■ Exercise ■
Output all lines exactly, with nothing added or dropped.

* BEGIN Information supplied *

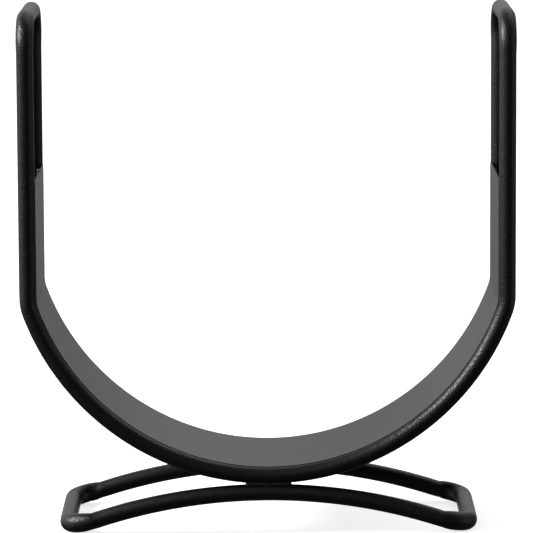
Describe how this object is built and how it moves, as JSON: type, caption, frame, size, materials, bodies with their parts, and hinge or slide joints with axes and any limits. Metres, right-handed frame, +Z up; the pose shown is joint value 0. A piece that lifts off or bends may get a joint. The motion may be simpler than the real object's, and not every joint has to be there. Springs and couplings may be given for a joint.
{
  "type": "razor stand",
  "caption": "Free-standing bent-wire stand: a U-shaped wire cradle lined with thin sheet, open loops at the arm tops, on an arched wire base.",
  "frame": {"origin": "on the floor, under the middle of the stand", "axes": "+Z up, +X along the base and across the arms, -Y towards the front, +Y towards the rear hoop"},
  "size_m": [0.118, 0.043, 0.125],
  "materials": {
    "black_powder_coat": "fine-textured matt black powder coat on steel",
    "coated_weld": "weld beads under the same matt black powder coat"
  },
  "bodies": {
    "root": {"cradle_loop": "black_powder_coat", "base_loop": "black_powder_coat", "liner_sheet": "black_powder_coat", "cradle_butt_weld": "coated_weld", "base_butt_weld": "coated_weld", "crown_weld_front_outer": "coated_weld", "crown_weld_front_inner": "coated_weld", "crown_weld_rear_outer": "coated_weld", "crown_weld_rear_inner": "coated_weld", "sheet_tack_front_1": "coated_weld", "sheet_tack_front_2": "coated_weld", "sheet_tack_front_3": "coated_weld", "sheet_tack_front_4": "coated_weld", "sheet_tack_front_5": "coated_weld", "sheet_tack_front_6": "coated_weld", "sheet_tack_front_7": "coated_weld", "sheet_tack_rear_1": "coated_weld", "sheet_tack_rear_2": "coated_weld", "sheet_tack_rear_3": "coated_weld", "sheet_tack_rear_4": "coated_weld", "sheet_tack_rear_5": "coated_weld", "sheet_tack_rear_6": "coated_weld", "sheet_tack_rear_7": "coated_weld"}
  },
  "joints": []
}
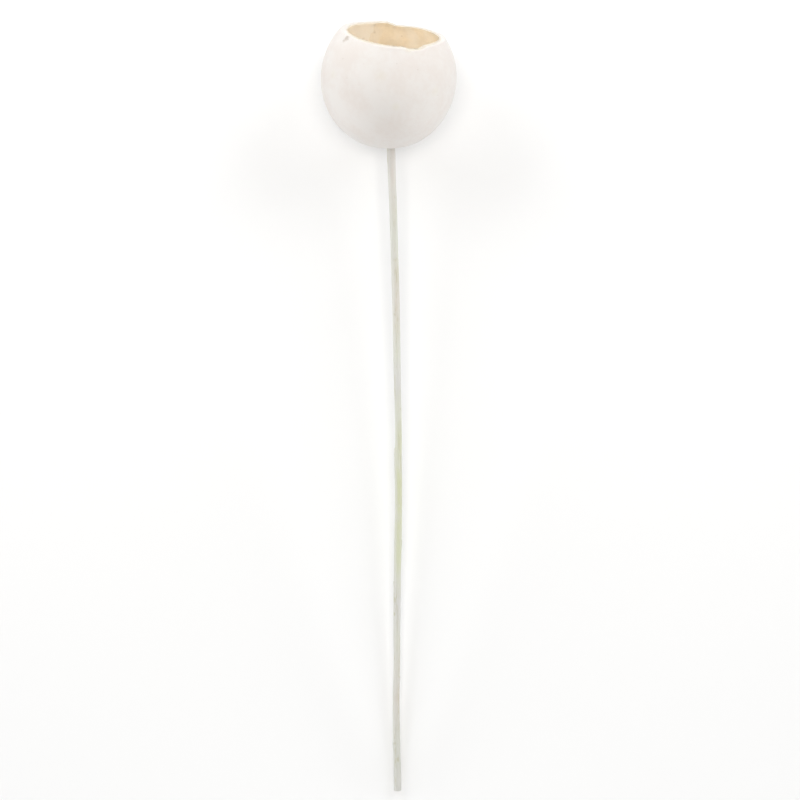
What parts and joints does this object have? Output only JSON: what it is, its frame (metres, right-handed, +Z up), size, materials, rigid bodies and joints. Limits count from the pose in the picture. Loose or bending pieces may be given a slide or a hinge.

* END Information supplied *

■ Task output ■
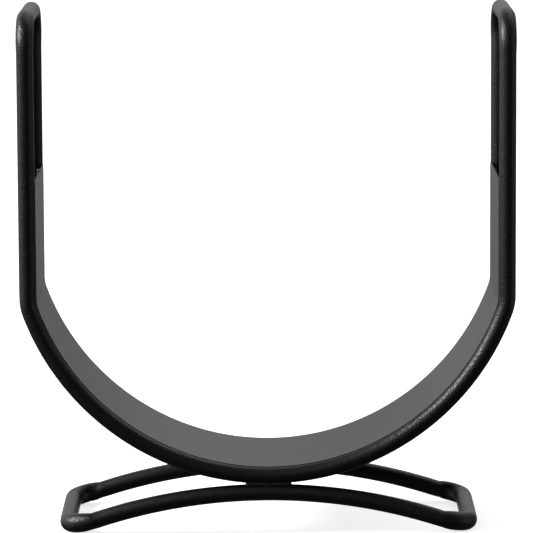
Describe how this object is built and how it moves, as JSON: type, caption, frame, size, materials, bodies with their parts, and hinge or slide joints with axes and any limits. Metres, right-handed frame, +Z up; the pose shown is joint value 0. A piece that lifts off or bends may get a joint. The motion may be simpler than the real object's, and not every joint has to be there. Springs and couplings may be given for a joint.
{
  "type": "razor stand",
  "caption": "Free-standing bent-wire stand: a U-shaped wire cradle lined with thin sheet, open loops at the arm tops, on an arched wire base.",
  "frame": {"origin": "on the floor, under the middle of the stand", "axes": "+Z up, +X along the base and across the arms, -Y towards the front, +Y towards the rear hoop"},
  "size_m": [0.118, 0.043, 0.125],
  "materials": {
    "black_powder_coat": "fine-textured matt black powder coat on steel",
    "coated_weld": "weld beads under the same matt black powder coat"
  },
  "bodies": {
    "root": {"cradle_loop": "black_powder_coat", "base_loop": "black_powder_coat", "liner_sheet": "black_powder_coat", "cradle_butt_weld": "coated_weld", "base_butt_weld": "coated_weld", "crown_weld_front_outer": "coated_weld", "crown_weld_front_inner": "coated_weld", "crown_weld_rear_outer": "coated_weld", "crown_weld_rear_inner": "coated_weld", "sheet_tack_front_1": "coated_weld", "sheet_tack_front_2": "coated_weld", "sheet_tack_front_3": "coated_weld", "sheet_tack_front_4": "coated_weld", "sheet_tack_front_5": "coated_weld", "sheet_tack_front_6": "coated_weld", "sheet_tack_front_7": "coated_weld", "sheet_tack_rear_1": "coated_weld", "sheet_tack_rear_2": "coated_weld", "sheet_tack_rear_3": "coated_weld", "sheet_tack_rear_4": "coated_weld", "sheet_tack_rear_5": "coated_weld", "sheet_tack_rear_6": "coated_weld", "sheet_tack_rear_7": "coated_weld"}
  },
  "joints": []
}
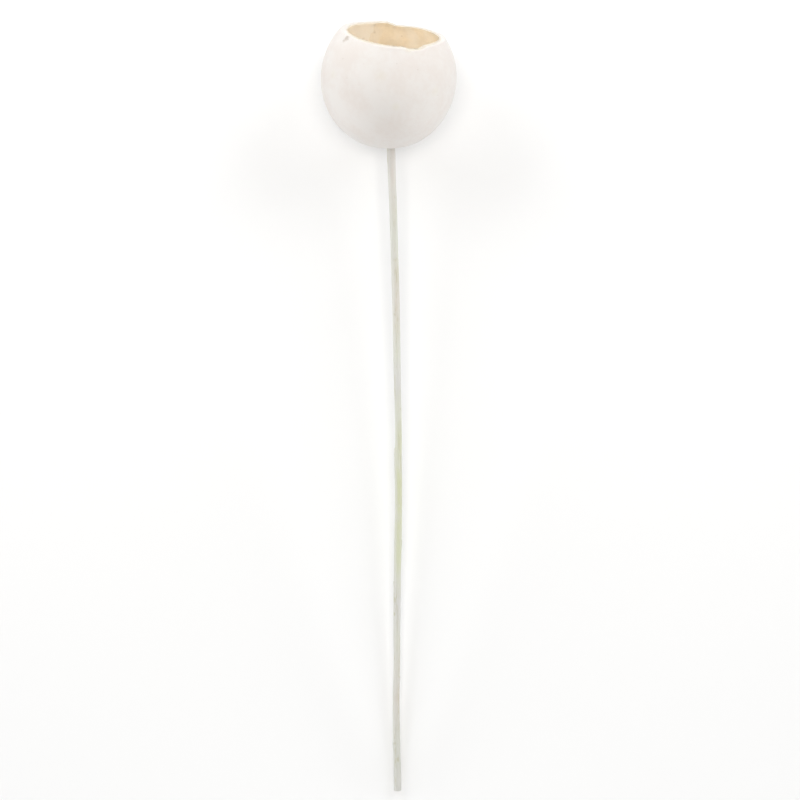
What parts and joints does this object have? Output only JSON: what it is, its frame (metres, right-handed, +Z up), size, materials, rigid bodies and joints. Limits count from the pose in the picture. Loose or bending pieces may be given a slide or a hinge.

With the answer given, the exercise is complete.